Date Posted: August 18 2017

BATTLE CREEK - Gretchen Whitmer, a six-year member of the state House of Representatives and a former Senate Minority leader in Lansing, was endorsed on Aug. 8 for Michigan governor on the Democratic ticket by delegates to the Michigan Building and Construction Trades Council.


"She's been a great friend to the building trades, and a great supporter of organized labor in general during her time in the Michigan Legislature," said Patrick Devlin, secretary-treasurer of the Michigan Building and Construction Trades Council. "We think she will be a very strong candidate in support of working people in the 2018 election."


State Republican lawmakers have large majorities in the state House and Senate, and both have grown increasingly conservative over the years. Putting a Democrat in the governor's office is seen by organized labor as the easiest path to restoring some balance in state government.


"It is time for change in Michigan and it starts with us," Whitmer told delegates. "The stakes in 2018 are as high as they can get. We are going to decide if we are going to be leaders again, or that we're content where we're at. And I can tell you that I am not content where we're at. I know we deserve better."
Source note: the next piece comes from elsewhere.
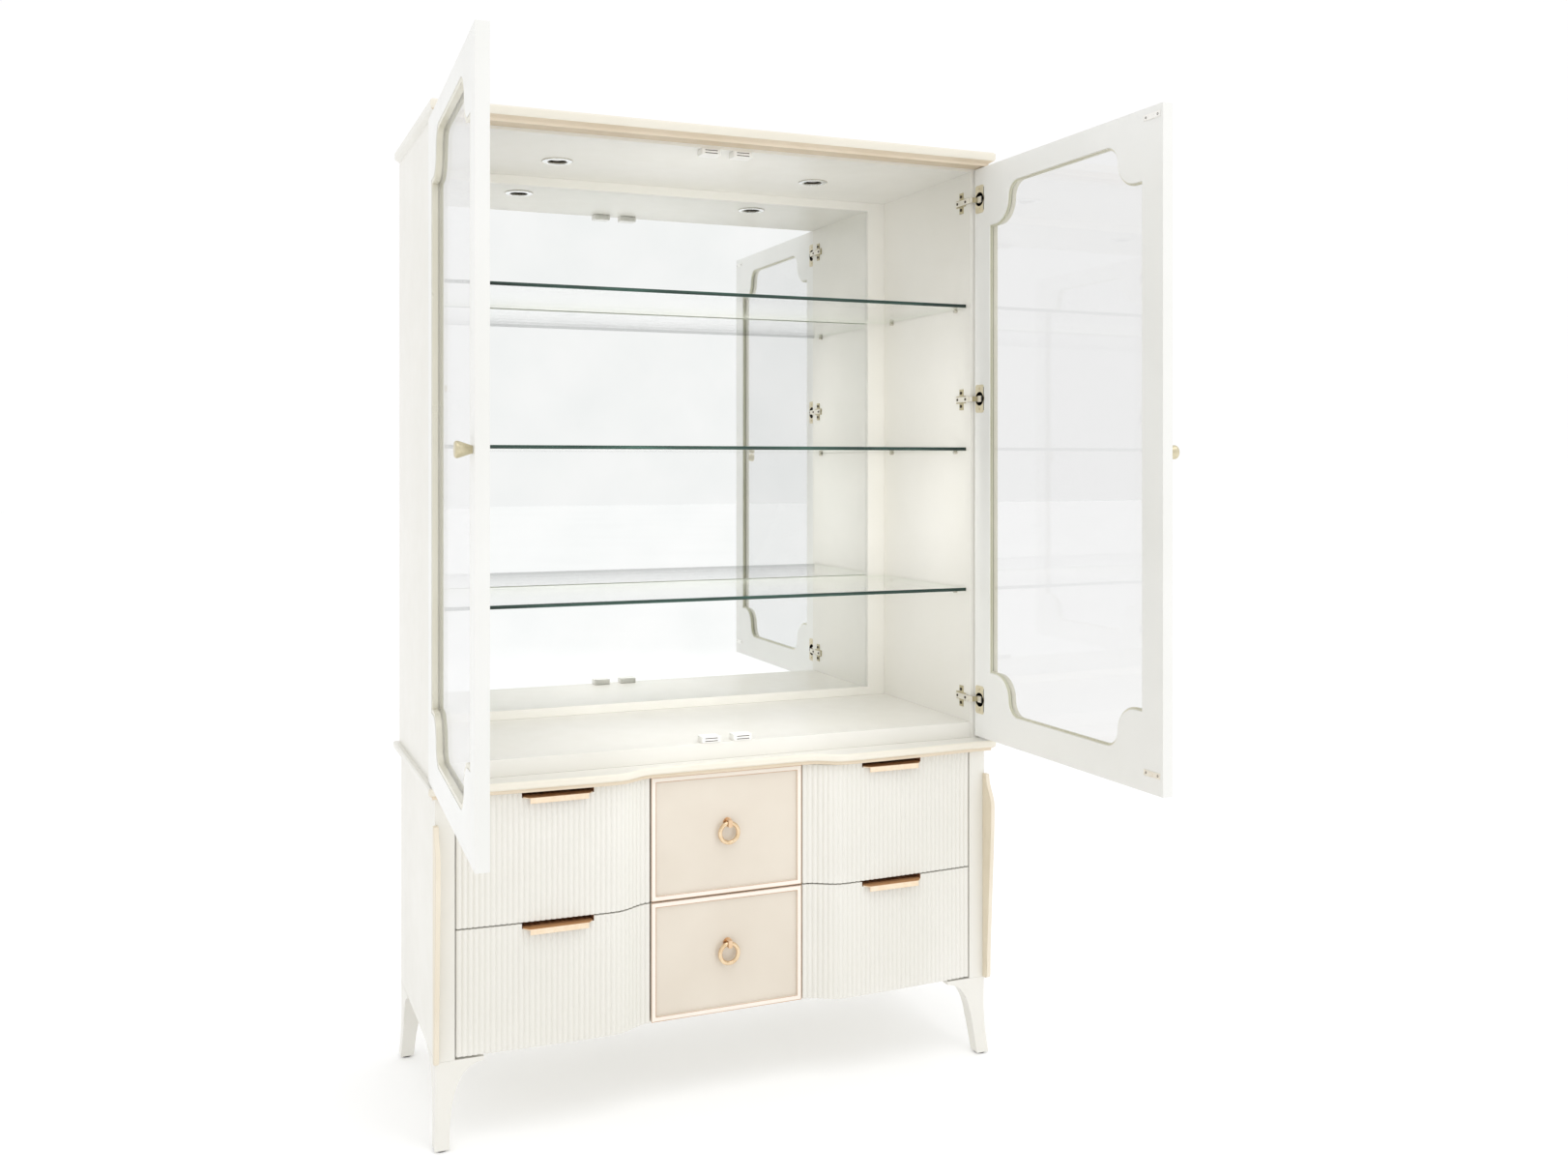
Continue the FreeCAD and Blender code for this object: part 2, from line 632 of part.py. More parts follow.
hinge_heights = ("hinge_low", "hinge_mid", "hinge_high")
for side_name, side in sides:
    half = "door_wide / 2"
    face = on_door(side, half, "door_thick", "door_low")
    frame = doc.addObject("PartDesign::Body", side_name + "_door_frame")
    pad(frame, side_name + "_door_pad", [rectangle("-door_wide / 2", "0", half, "door_high - door_low"),
                                         ogee_window("rebate_lap")], "door_thick")
    pocket(frame, side_name + "_door_rebate", [ogee_window("0")], "rebate_depth")
    frame.Placement = face
    cups = []
    for index, height in enumerate(hinge_heights):
        cup_shape = hinge_cup()
        if side > 0:
            cup_shape = cup_shape.mirror(FreeCAD.Vector(), FreeCAD.Vector(1, 0, 0))
        cup = shaped("%s_cup_%d" % (side_name, index), cup_shape)
        cup.Placement = on_door(side, "cup_edge + cup_diameter / 2", "0", height)
        cups.append(cup)
    bores = []
    for index, height in enumerate(hinge_heights):
        bore = doc.addObject("Part::Cylinder", "%s_cup_bore_%d" % (side_name, index))
        bore.setExpression("Radius", bound("cup_diameter / 2"))
        bore.setExpression("Height", bound("cup_depth + 1"))
        bore.Placement = on_door(side, "cup_edge + cup_diameter / 2", "-1", height, upright)
        bores.append(bore)
    node(side_name + "_door_frame", cut(side_name + "_door_frame_bored", frame, bores))
    node(side_name + "_hinge_cups", group(side_name + "_hinge_cups", cups))

    glass = doc.addObject("PartDesign::Body", side_name + "_door_glass")
    pad(glass, side_name + "_glass_pad", [ogee_window("glazing_gap")], "glass_thick")
    glass.Placement = on_door(side, half, "door_thick - rebate_depth + glass_thick", "door_low")
    node(side_name + "_door_glass", glass)

    bead = doc.addObject("PartDesign::Body", side_name + "_glazing_bead")
    pad(bead, side_name + "_bead_pad", [ogee_window("glazing_gap"), ogee_window("rebate_lap")], "bead_thick")
    bead.Placement = on_door(side, half, "door_thick - rebate_depth + glass_thick + bead_thick", "door_low")
    node(side_name + "_glazing_bead", bead)

    knob = turned(side_name + "_door_knob", [
        ("0", "0"), ("knob_foot / 2", "0"), ("knob_foot / 2", "2"),
        ("knob_wide / 2", "knob_long - 6"),
        ("knob_wide / 2", "knob_long - 2"), ("knob_wide / 2 - 2", "knob_long"), ("0", "knob_long")])
    knob.Placement = on_door(side, "door_wide - knob_edge", "door_thick", "knob_height",
                             FreeCAD.Rotation(FreeCAD.Vector(0, 0, 1), 180))
    node(side_name + "_door_knob", knob)

    strikes = []
    for index, height in enumerate(("door_low + strike_from_low", "door_high - strike_from_top")):
        strike = doc.addObject("Part::Box", "%s_strike_%d" % (side_name, index))
        strike.setExpression("Length", bound("strike_long"))
        strike.setExpression("Width", bound("strike_thick"))
        strike.setExpression("Height", bound("strike_tall"))
        start = "door_wide - strike_edge " + ("+" if side > 0 else "-") + " strike_long / 2"
        strike.Placement = on_door(side, start, "0", height + " - strike_tall / 2")
        strikes.append(strike)
    node(side_name + "_strike_plates", group(side_name + "_strike_plates", strikes))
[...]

Michigan Democrats have not controlled a single lever in state government since 2010, the last year they had the majority in the House. With Republican lawmakers in control of the governor's office, the Senate and the House, a right-to-work law was imposed in 2012, the state's prevailing wage law is hanging on by a thread, teachers' access to pensions has been cut, and all manner of watered-down workplace standards have been imposed, such as the lowering of electrical apprenticeship ratios.  
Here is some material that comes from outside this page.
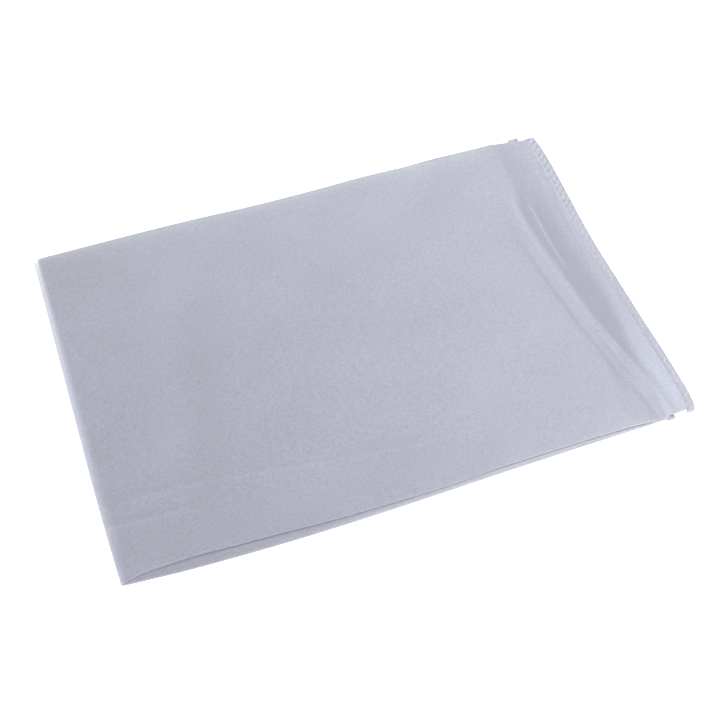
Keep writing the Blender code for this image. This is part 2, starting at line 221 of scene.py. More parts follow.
# How far the slot goes beyond the sheet's edge, the outer edge's share of the thickness, the step along
# a hem, and its rounded ends: how far past the end and how large the section still is
SLOT_CLEARANCE = 0.1
HEM_EDGE_SHARE = 0.45
HEM_STEP = 0.24
HEM_END_ROUNDING = ((0.22, 0.30), (0.17, 0.62), (0.08, 0.86))
# Height of the face under the upper hem, and where it comes down to it, from the hem's inner edge
FACE_UNDER_HEM = 0.96
UNDER_HEM_BAND = (-0.30, 0.25)

# Stitches: distance from the hemmed edge, pitch, length, thickness of the thread, how far the first and
# the last stay from the hem's ends, how far they lean, and how deep their ends dive
STITCH_OFFSET = 1.95
STITCH_PITCH = 2.64
STITCH_LENGTH = 1.60
THREAD = 0.28
STITCH_END_GAP = 1.2
STITCH_LEAN = 0.10
STITCH_DIVE = 0.30
# Threads: the height that each row is measured from, the share of it at which a thread lies and how far
# above that, and the rings and sides of each one
UPPER_THREAD_BED = 1.2
LOWER_THREAD_BED = 1.0
THREAD_SHARE = 0.84
THREAD_LIFT = 0.08
THREAD_RINGS = 9
THREAD_SIDES = 8
# How much a thread narrows towards its ends, and the least that is left, both of the radius squared
THREAD_TAPER = (0.75, 0.05)
# Hollow at each stitch: depth, half-width, slant, how far and how slowly the row wanders, and how the
# depth varies: middle, swing and turn from one to the next
PUCKER_DEPTH = 0.36
PUCKER_WIDTH = 0.40
PUCKER_SLANT = 0.85
PUCKER_WANDER = (0.35, 9.0)
PUCKER_SWING = (0.75, 0.25, 2.4)

# Hidden layers: x where a packet's sheets start and end, its bottom as a height and as a share of the
# face's height, what is lost at its top, and for each sheet its share of the packet's height and how
# far it stays behind the creases. Then the share of the face's height that a packet's sheets spread
# over, their thickness, and their columns and rows
INNER_PACKETS = (
    {"x": (-78.0, 66.0), "bottom": (0.34, 0.0), "lost": 0.34, "sheets": ((0.30, 3.4), (0.62, 4.2))},
    {"x": (-78.0, 67.0), "bottom": (0.0, 0.55), "lost": 0.35, "sheets": ((0.34, 3.6), (0.66, 4.4))},
)
INNER_PACKET_SHARE = 0.45
INNER_CLOTH = 0.16
INNER_GRID = (60, 44)

# Columns: from where to where, in distance from the hemmed edge, they are close and their step there,
# the step in the middle, the zone at the left end and its step, and how many go round the fold and under
MARGIN_START = 1.85
MARGIN_END = 25.0
MARGIN_STEP = 0.36
PANEL_STEP = 2.4
FOLD_ZONE = 14.0
FOLD_ZONE_STEP = 0.6
FOLD_COLUMNS = 20
UNDER_COLUMNS = 26
# X where the upper columns start to follow the hemmed edge and where they follow it fully, and where
# the lower ones start to
HEM_LEADS = (30.0, 62.0)
HEM_LEADS_BELOW = 20.0
# X where the upper columns follow the left fold fully and where no longer, and the power by which the
# lower ones let go of it
FOLD_LEADS = (-80.0, -50.0)
FOLD_LEADS_POWER = 4
# Rows over the face, round an edge and turned in. Then how the face's rows crowd towards the creases,
# the turned-in ones towards their edge and the lower columns towards the fold
FACE_ROWS = 216
BEAD_ROWS = 9
RETURN_ROWS = 7
FACE_CROWDING = 0.06
RETURN_CROWDING = 1.5
UNDER_CROWDING = 1.15


def curve(rows, column=1):
    """A smooth curve through a table's rows, read at any value of its first column."""
    at = np.array([row[0] for row in rows], dtype=float)
    value = np.array([row[column] for row in rows], dtype=float)
    slope = np.gradient(value, at)

    def read(where):
        where = np.clip(where, at[0], at[-1])
        i = np.clip(np.searchsorted(at, where, side="right") - 1, 0, len(at) - 2)
        span = at[i + 1] - at[i]
        t = (where - at[i]) / span
        start = (2 * t**3 - 3 * t**2 + 1) * value[i] + (t**3 - 2 * t**2 + t) * span * slope[i]
        end = (3 * t**2 - 2 * t**3) * value[i + 1] + (t**3 - t**2) * span * slope[i + 1]
        return start + end

    return read


upper_front = curve(UPPER_FRONT)
upper_back = curve(UPPER_BACK)
lower_front = curve(LOWER_FRONT)
lower_back = curve(LOWER_BACK)
left_fold = curve(LEFT_FOLD)
upper_right = curve(UPPER_RIGHT)
lower_right = curve(LOWER_RIGHT)
front_crease_height = curve(FRONT_CREASE_HEIGHT)
back_crease_height = curve(BACK_CREASE_HEIGHT)
drop_foot, drop_crest, foot_height, height_at_hem = (curve(DROP, column) for column in (1, 2, 3, 4))
fold_reach = curve(FOLD_REACH)
hem_width = curve(HEM_WIDTHS)
front_upper_edge = curve(FRONT_EDGES, 1)
front_gap = curve(FRONT_EDGES, 2)
back_upper_edge = curve(BACK_EDGES, 1)
back_gap = curve(BACK_EDGES, 2)
FOLD_START = fold_reach(0.0) - HALF_LENGTH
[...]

Whitmer declared her candidacy in early January and got a jump on the rest of the field of potential democrats running for governor. Through early August, she said she had visited 35 Michigan counties, on the path to visit all 83, and picked up 10,000 volunteers in her campaign in an attempt "to not take any one, or any vote, or any part of the state for granted."


"I am not going to make the assumption that a labor endorsement means that all the members are going to vote for me. I am going to show up and earn the support of every member," Whitmer said. "We as Democrats have got to start talking about the things that make the party what it is, and fight for working people. 


"We are on the brink of changing the status quo in Michigan, of making this state work for the people again."